## Dataset content:
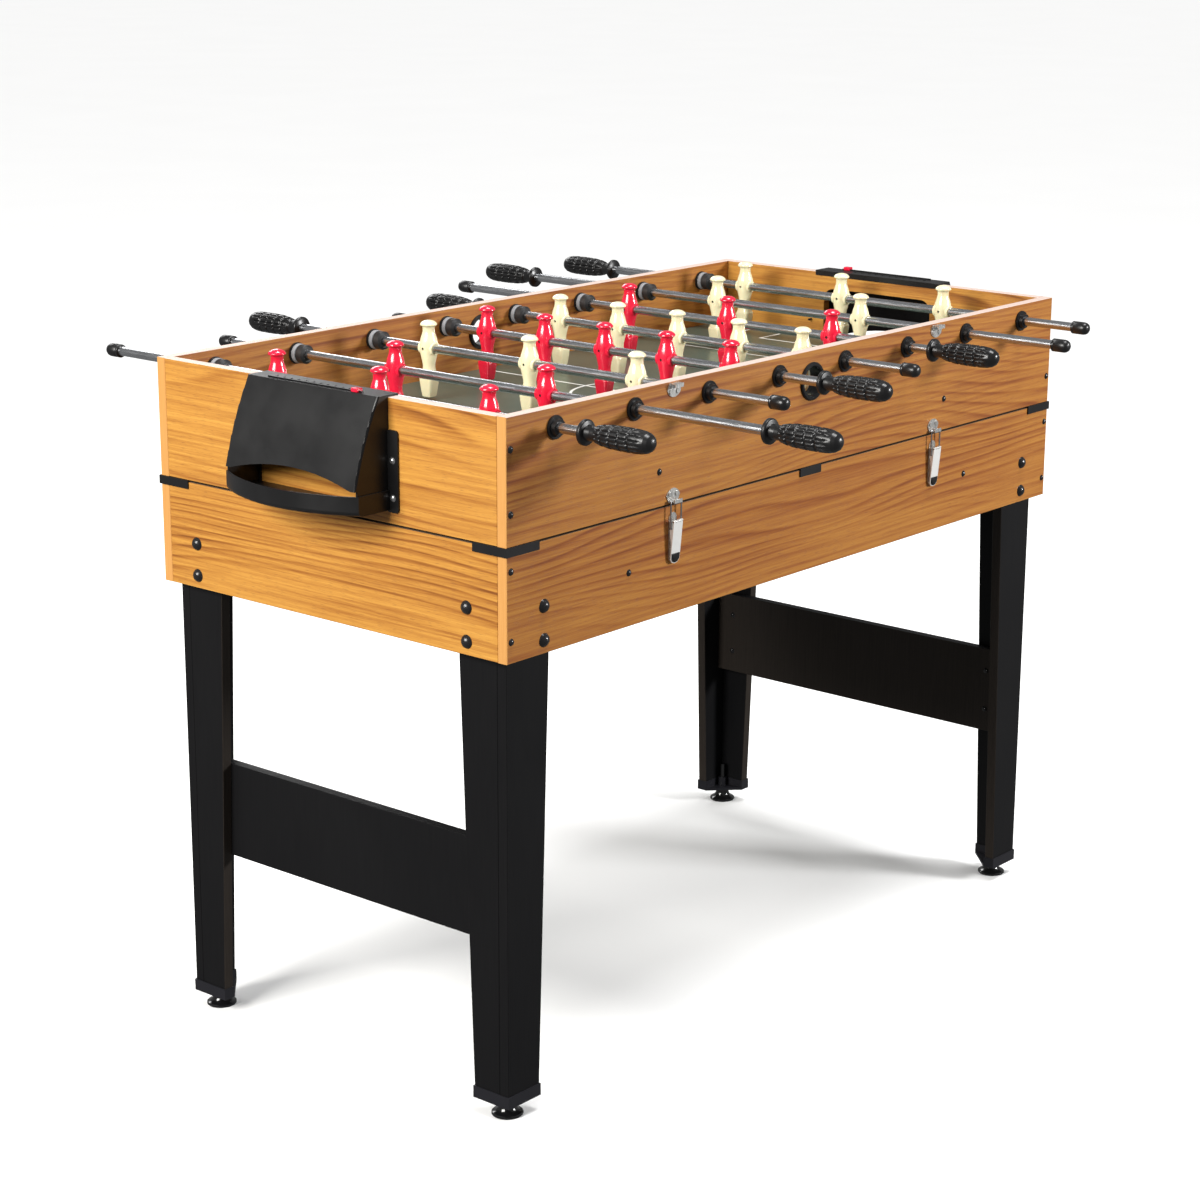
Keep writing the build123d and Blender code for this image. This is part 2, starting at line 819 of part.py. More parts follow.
with BuildPart() as leg:
    with BuildSketch(Plane.XZ.offset(-leg_y)):
        with BuildLine():
            leg_outline(leg_x, 0)
        make_face()
        with Locations(*[(bolt_x, z) for z in bolts_z]):
            Circle(bolt_radius + fit_gap, mode=Mode.SUBTRACT)
    extrude(amount=board)
    with BuildSketch(Plane.YZ.offset(leg_x - board)):
        with BuildLine():
            leg_outline(leg_y, board + joint_gap)
        make_face()
        with Locations(*[(bolt_y, z) for z in bolts_z]):
            Circle(bolt_radius + fit_gap, mode=Mode.SUBTRACT)
    extrude(amount=board)
    chamfer(board_edges(leg), edge_break)

with BuildPart() as leg_cap:
    # An L-shaped shoe with a web across its inner corner for the foot's thread.
    outer = cap_proud
    reach = leg_foot_width + cap_proud
    inner = board + cap_proud
    with BuildSketch(Plane.XY.offset(cap_bottom)):
        with BuildLine():
            Polyline(
                (leg_x + outer, leg_y + outer),
                (leg_x - reach, leg_y + outer),
                (leg_x - reach, leg_y - inner),
                (leg_x - inner, leg_y - reach),
                (leg_x + outer, leg_y - reach),
                close=True,
            )
        make_face()
    extrude(amount=4)
    with BuildSketch(Plane.XY.offset(cap_bottom + 4)):
        with BuildLine():
            Polyline(
                (leg_x + outer, leg_y + outer),
                (leg_x - reach, leg_y + outer),
                (leg_x - reach, leg_y - inner),
                (leg_x - inner, leg_y - inner),
                (leg_x - inner, leg_y - reach),
                (leg_x + outer, leg_y - reach),
                close=True,
            )
        make_face()
        with BuildLine():
            Polyline(
                (leg_x + 0.1, leg_y + 0.1),
                (leg_x - leg_foot_width - 0.7, leg_y + 0.1),
                (leg_x - leg_foot_width - 0.7, leg_y - board - 0.1),
                (leg_x - board - 0.1, leg_y - board - 0.1),
                (leg_x - board - 0.1, leg_y - leg_foot_width - 0.7),
                (leg_x + 0.1, leg_y - leg_foot_width - 0.7),
                close=True,
            )
        make_face(mode=Mode.SUBTRACT)
    extrude(amount=cap_top - cap_bottom - 4)
    with BuildSketch(Plane.XY.offset(cap_bottom)):
        with Locations((leg_x - stem_inset, leg_y - stem_inset)):
            Circle(7)
    extrude(amount=18)
    with BuildSketch(Plane.XY.offset(cap_bottom - 1)):
        with Locations((leg_x - stem_inset, leg_y - stem_inset)):
            Circle(stem_radius + fit_gap)
    extrude(amount=24, mode=Mode.SUBTRACT)

with BuildPart() as leg_boards:
    add(leg.part)
    add(leg.part.mirror(Plane.YZ))
    add(leg.part.mirror(Plane.XZ))
    add(leg.part.mirror(Plane.XZ).mirror(Plane.YZ))
leg_boards.part.label = "leg_boards"
export_step(leg_boards.part, "parts/leg_boards.step")

with BuildPart() as leg_caps:
    add(leg_cap.part)
    add(leg_cap.part.mirror(Plane.YZ))
    add(leg_cap.part.mirror(Plane.XZ))
    add(leg_cap.part.mirror(Plane.XZ).mirror(Plane.YZ))
leg_caps.part.label = "leg_caps"
export_step(leg_caps.part, "parts/leg_caps.step")

# Stretchers lie behind the end boards of the legs, between their side boards.
stretcher_x = leg_x - board - joint_gap - board / 2
with BuildPart() as stretchers:
    for side in (-1, 1):
        with Locations((side * stretcher_x, 0, (stretcher_bottom + stretcher_top) / 2)):
            Box(board, 2 * (leg_y - board - joint_gap), stretcher_top - stretcher_bottom)
    chamfer(board_edges(stretchers), edge_break)
stretchers.part.label = "stretchers"
export_step(stretchers.part, "parts/stretchers.step")

# A levelling foot: a wide dished base and a threaded stem.
with BuildPart() as foot_shape:
    with BuildSketch(Plane.XZ):
        with BuildLine():
            Polyline((0, 0), (19.5, 0), (20.5, 1), (20.5, 3.2), (19.5, 4.2))
            Spline((19.5, 4.2), (12.5, 9.5), (9.6, cap_bottom - 0.3), tangents=((-1, 0.25), (-0.1, 1)))
            Polyline(
                (9.6, cap_bottom - 0.3),
                (stem_radius, cap_bottom - 0.3),
                (stem_radius, 62),
                (0, 62),
                (0, 0),
            )
        make_face()
    revolve(axis=Axis.Z)

for end, x_side in (("left", -1), ("right", 1)):
    for place, y_side in (("front", -1), ("back", 1)):
        with BuildPart() as foot:
            with Locations((x_side * (leg_x - stem_inset), y_side * (leg_y - stem_inset), 0)):
                add(foot_shape.part)
        foot.part.label = f"foot_{place}_{end}"
        export_step(foot.part, f"parts/foot_{place}_{end}.step")

# ---------------------------------------------------------------- fasteners
# Screws and bolts are drawn with the outside of their head towards +Z and Z = 0 under the head.
with BuildPart() as wood_screw:
    with BuildSketch(Plane.XZ):
        with BuildLine():
            Line((0, -28), (0, 2.6))
            ThreePointArc((0, 2.6), (3.2, 1.7), (4.6, 0.05))
            Polyline((4.6, 0.05), (1.8, 0.05), (1.8, -24), (0, -28))
        make_face()
    revolve(axis=Axis.Z)

with BuildPart() as leg_bolt:
    with BuildSketch(Plane.XZ):
        with BuildLine():
            Line((0, -40), (0, 6))
            ThreePointArc((0, 6), (6, 4), (9, 0.05))
            Polyline((9, 0.05), (bolt_radius, 0.05), (bolt_radius, -40), (0, -40))
        make_face()
    revolve(axis=Axis.Z)
    # Washer and nut inside the leg.
    with BuildSketch(Plane.XY.offset(-2 * board - joint_gap - 0.1)):
        Circle(9)
    extrude(amount=-1.6)
    with BuildSketch(Plane.XY.offset(-2 * board - joint_gap - 1.7)):
        RegularPolygon(7.5, 6)
    extrude(amount=-6.5)

front_tilt = (90, 0, 0)
back_tilt = (-90, 0, 0)
left_tilt = (0, -90, 0)
right_tilt = (0, 90, 0)
corner_screw_x = half_length - board / 2
corner_screws_z = (box_bottom + 26.9, box_bottom + 113.9, box_bottom + 183.6, box_bottom + 262.4)
field_screw = (323, field_z - sheet - joint_gap - cleat / 2)
bed_screw = (382, bed_top - sheet - joint_gap - cleat / 2)
brace_screws_z = (stretcher_bottom + 35, stretcher_top - 35)

with BuildPart() as fasteners:
    for y, tilt in ((-half_width, front_tilt), (half_width, back_tilt)):
        for side in (-1, 1):
            for z in corner_screws_z:
                with Locations(Location((side * corner_screw_x, y, z), tilt)):
                    add(wood_screw.part)
            for x, z in (field_screw, bed_screw):
                with Locations(Location((side * x, y, z), tilt)):
                    add(wood_screw.part)
            for z in bolts_z:
                with Locations(Location((side * bolt_x, y, z), tilt)):
                    add(leg_bolt.part)
    for end, tilt, inward in ((-1, left_tilt, right_tilt), (1, right_tilt, left_tilt)):
        for side in (-1, 1):
            for z in bolts_z:
                with Locations(Location((end * half_length, side * bolt_y, z), tilt)):
                    add(leg_bolt.part)
            for z in lug_holes_z:
                with Locations(Location((end * (half_length + hood_skin + 0.2), side * lug_hole_y, z), tilt)):
                    add(wood_screw.part)
            for z in brace_screws_z:
                inside = stretcher_x - board / 2
                with Locations(Location((end * inside, side * (leg_y - 45), z), inward)):
                    add(wood_screw.part)
fasteners.part.label = "fasteners"
export_step(fasteners.part, "parts/fasteners.step")
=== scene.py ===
# %% [markdown]
# # A foosball table, dressed in Blender
# The solid model of the table comes from CAD and arrives as a fixed frame: boards, rods, legs and latches are already
# in their places, in metres. Here each surface gets its real finish, and the pieces that a CAD solid only blocks out,
# such as the ribbed grips and the moulded men, are built again as fine meshes. Loading comes first, because every
# place used further down is read from the frame.

# %% Load the frame
import json
import math

import bmesh
import bpy
from mathutils import Matrix, Vector


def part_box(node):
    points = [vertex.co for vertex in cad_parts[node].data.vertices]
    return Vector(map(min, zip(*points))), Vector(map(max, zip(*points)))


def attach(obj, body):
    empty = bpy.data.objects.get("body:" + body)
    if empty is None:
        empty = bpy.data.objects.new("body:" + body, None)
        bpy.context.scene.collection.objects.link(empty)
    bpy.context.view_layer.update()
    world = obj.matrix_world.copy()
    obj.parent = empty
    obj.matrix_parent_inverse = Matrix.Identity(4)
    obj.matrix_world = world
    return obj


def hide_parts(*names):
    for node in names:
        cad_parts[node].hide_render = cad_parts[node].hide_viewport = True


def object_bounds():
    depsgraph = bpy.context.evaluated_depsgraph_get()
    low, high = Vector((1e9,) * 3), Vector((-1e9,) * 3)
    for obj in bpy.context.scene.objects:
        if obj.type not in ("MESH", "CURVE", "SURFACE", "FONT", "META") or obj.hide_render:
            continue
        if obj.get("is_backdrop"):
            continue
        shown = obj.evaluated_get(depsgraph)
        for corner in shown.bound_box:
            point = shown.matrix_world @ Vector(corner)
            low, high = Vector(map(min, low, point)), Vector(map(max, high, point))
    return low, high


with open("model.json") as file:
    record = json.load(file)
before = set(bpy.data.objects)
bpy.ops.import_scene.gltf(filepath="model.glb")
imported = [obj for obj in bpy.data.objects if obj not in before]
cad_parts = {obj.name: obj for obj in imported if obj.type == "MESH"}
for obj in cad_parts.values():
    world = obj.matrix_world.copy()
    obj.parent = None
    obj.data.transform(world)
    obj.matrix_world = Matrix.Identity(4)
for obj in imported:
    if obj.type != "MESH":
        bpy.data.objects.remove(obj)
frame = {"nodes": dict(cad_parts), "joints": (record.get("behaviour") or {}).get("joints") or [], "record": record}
cad_low, cad_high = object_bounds()
nodes = frame["nodes"]
joints = {joint["name"]: joint for joint in frame["joints"]}
cad_size = cad_high - cad_low
print(f"{len(nodes)} nodes in a box of {cad_size.x:.3f} by {cad_size.y:.3f} by {cad_size.z:.3f} m")

# %% [markdown]
# ## Places on the table
# Most finishes change at a line on the table, such as the edge of a board. Those lines are read from the boxes of the
# CAD nodes, so a change in the CAD moves the finish with it. A rod's own line is the axis of its spin joint.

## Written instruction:
Quote the listing word for word from its first line through the line in which "chamfer(board_edges(leg), edge_break)" appears.

## Exercise result:
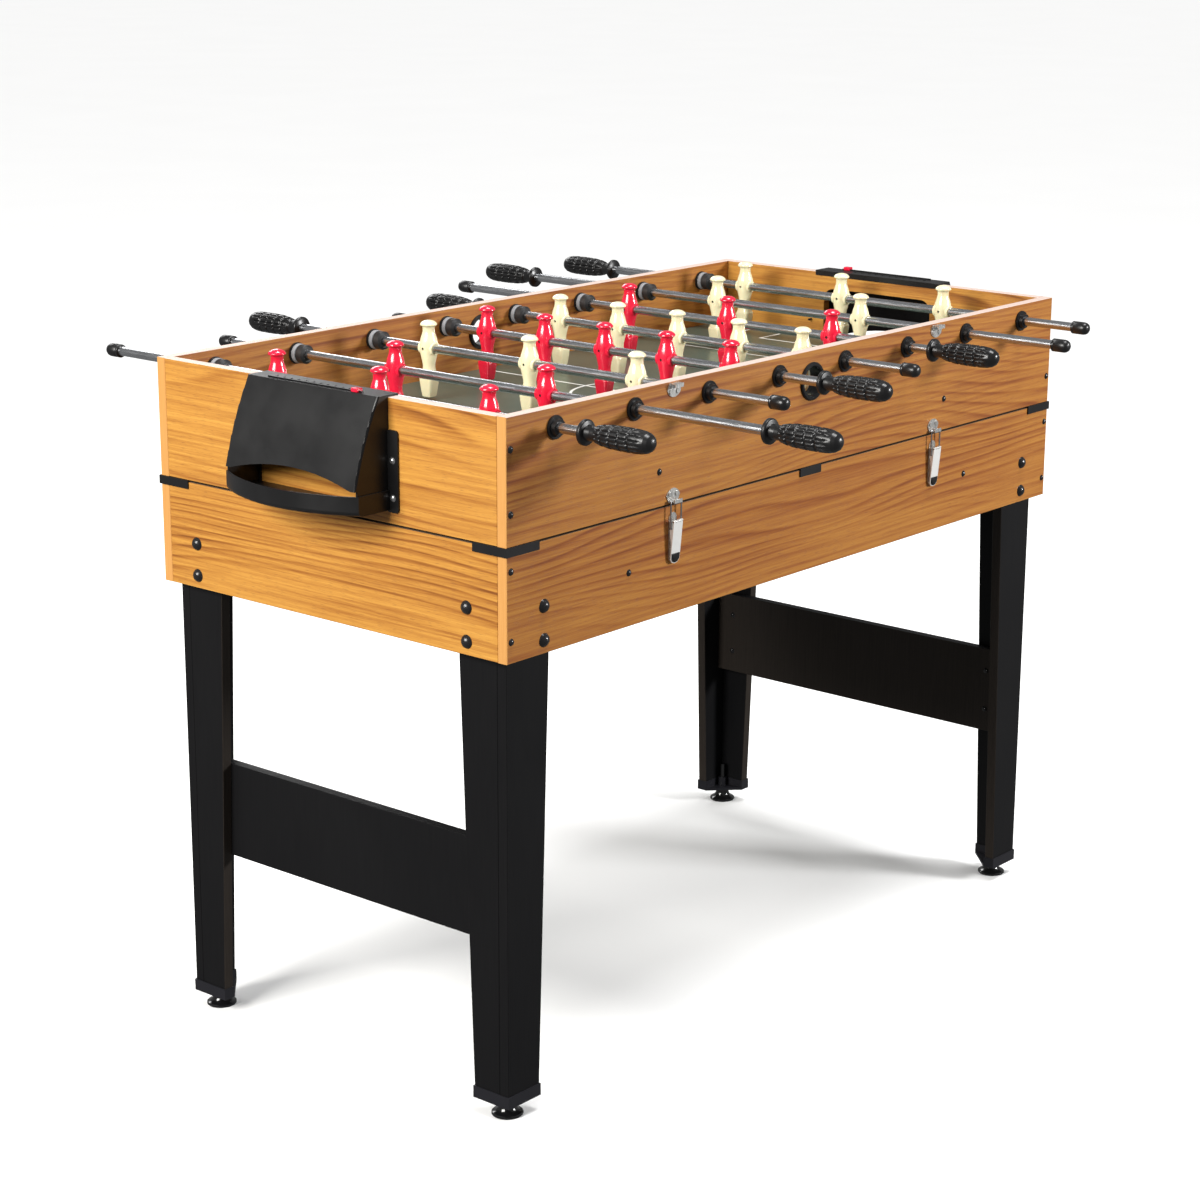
Keep writing the build123d and Blender code for this image. This is part 2, starting at line 819 of part.py. More parts follow.
with BuildPart() as leg:
    with BuildSketch(Plane.XZ.offset(-leg_y)):
        with BuildLine():
            leg_outline(leg_x, 0)
        make_face()
        with Locations(*[(bolt_x, z) for z in bolts_z]):
            Circle(bolt_radius + fit_gap, mode=Mode.SUBTRACT)
    extrude(amount=board)
    with BuildSketch(Plane.YZ.offset(leg_x - board)):
        with BuildLine():
            leg_outline(leg_y, board + joint_gap)
        make_face()
        with Locations(*[(bolt_y, z) for z in bolts_z]):
            Circle(bolt_radius + fit_gap, mode=Mode.SUBTRACT)
    extrude(amount=board)
    chamfer(board_edges(leg), edge_break)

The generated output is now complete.